How to Extend 1MTD (Without Advancing to MYN)

July 26, 2014

By now you know the differences between 1MTD and MYN, which are the two to-do list systems I teach. The main advantage of MYN is that it can handle a lot more tasks than 1MTD. But 1MTD is much simpler. So I recommend to many users that they start with 1MTD and only advance to MYN once their 1MTD task list gets very large (more than 100 tasks or so). However, many users do collect a lot of tasks quickly and then find moving up to MYN can be a big step–and so put it off too long–and then the 1MTD system starts to fall apart for them.

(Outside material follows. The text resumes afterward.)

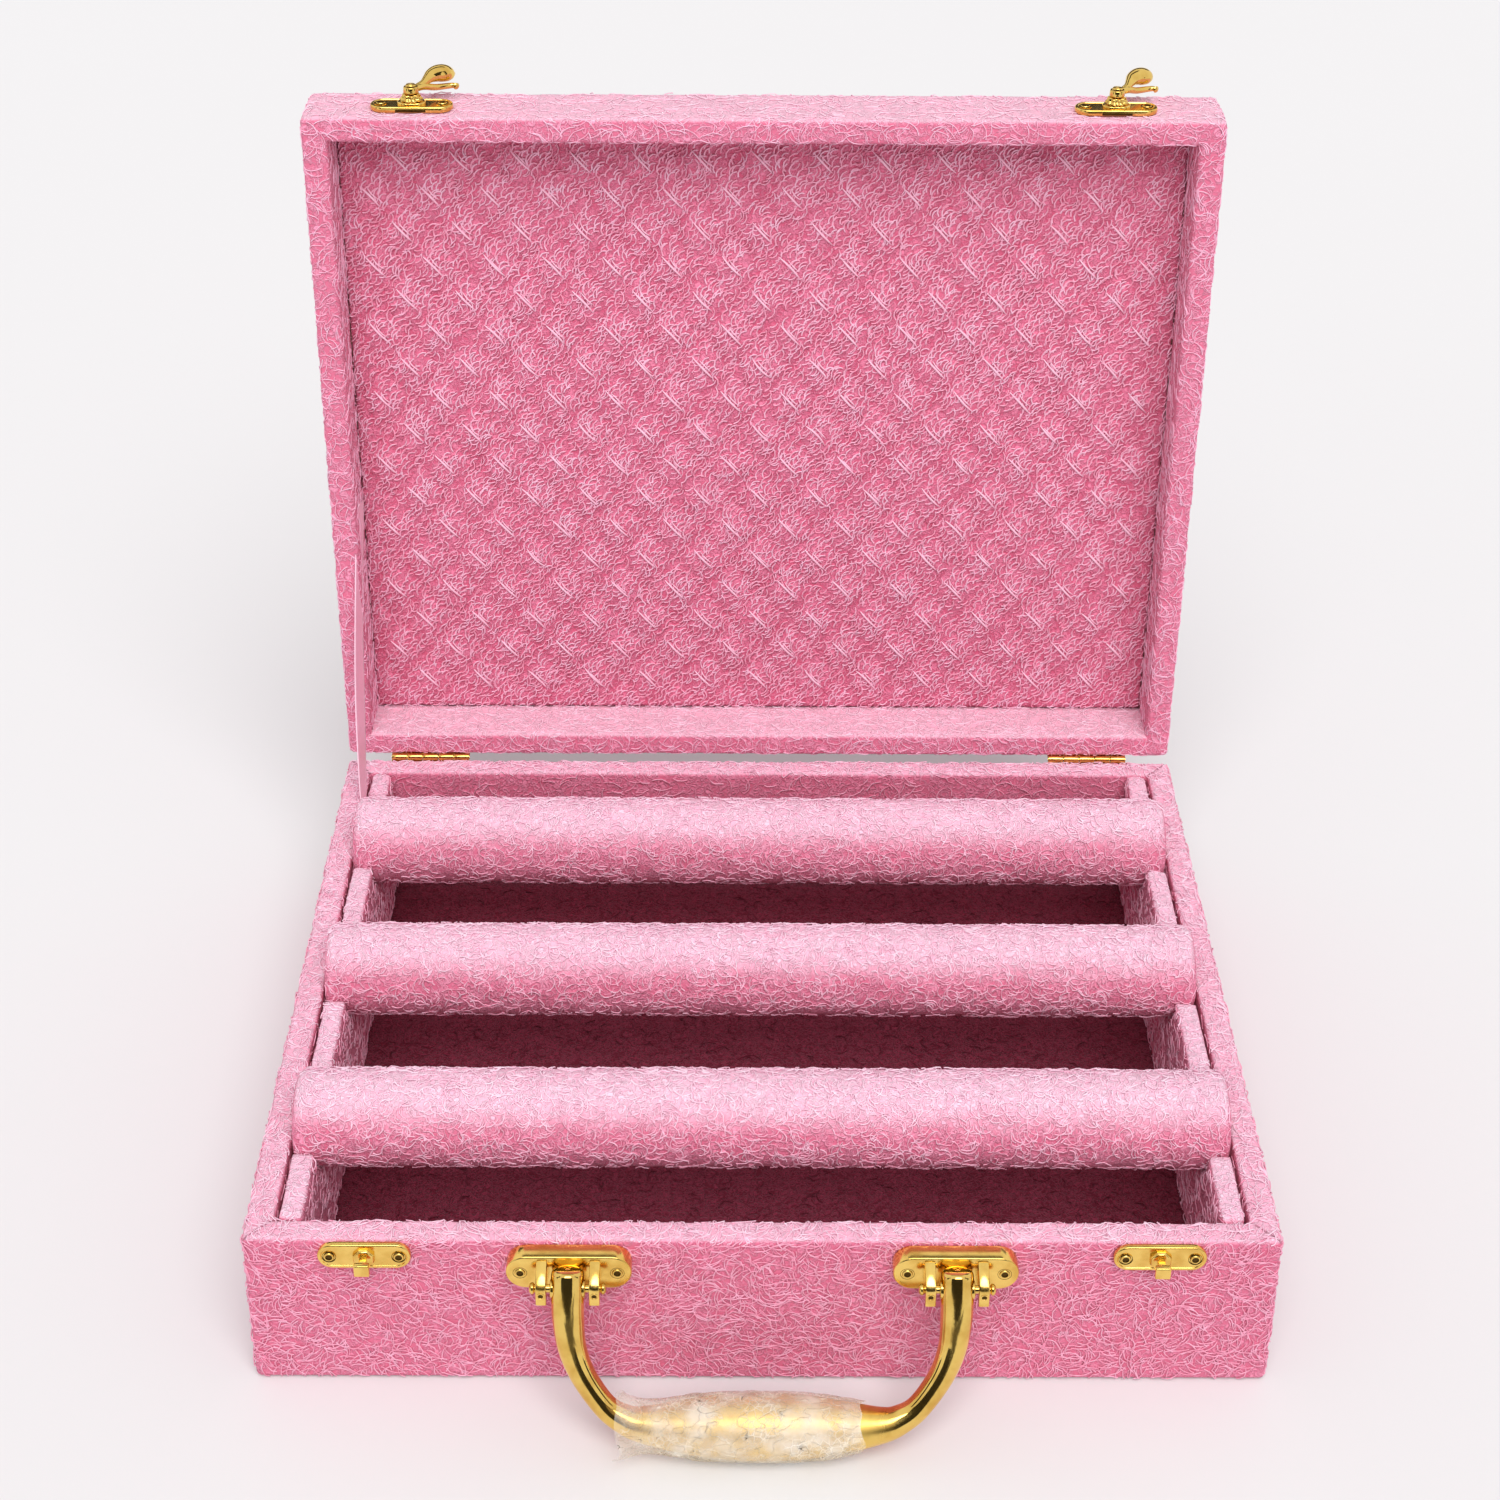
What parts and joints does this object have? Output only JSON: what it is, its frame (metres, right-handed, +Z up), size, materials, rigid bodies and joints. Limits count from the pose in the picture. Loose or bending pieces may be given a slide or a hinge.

But here is an alternate solution that may work for you instead of advancing to MYN: you might want to just “extend” 1MTD to make it handle more tasks. Doing that takes a lot less study, and it may be all you need to do to get 1MTD working for you again. I’ll show you how to do that here.

Typical Problem

Here is the typical sequence of events that gets users in trouble as the task list grows. First, your Over the Horizon section (low priority section) gets too big (hundreds of items) and so you stop reviewing it. Next, when your Opportunity Now section gets too big you become afraid to move items from it down to the Over the Horizon section (since you know you never check the low section—it has become a black hole). So now your Opportunity Now section gets bigger and bigger, and so you stop checking it every day. Then some important things fall through the cracks, or the list just seems too big and overwhelming, and you give up on the whole system. Sound familiar?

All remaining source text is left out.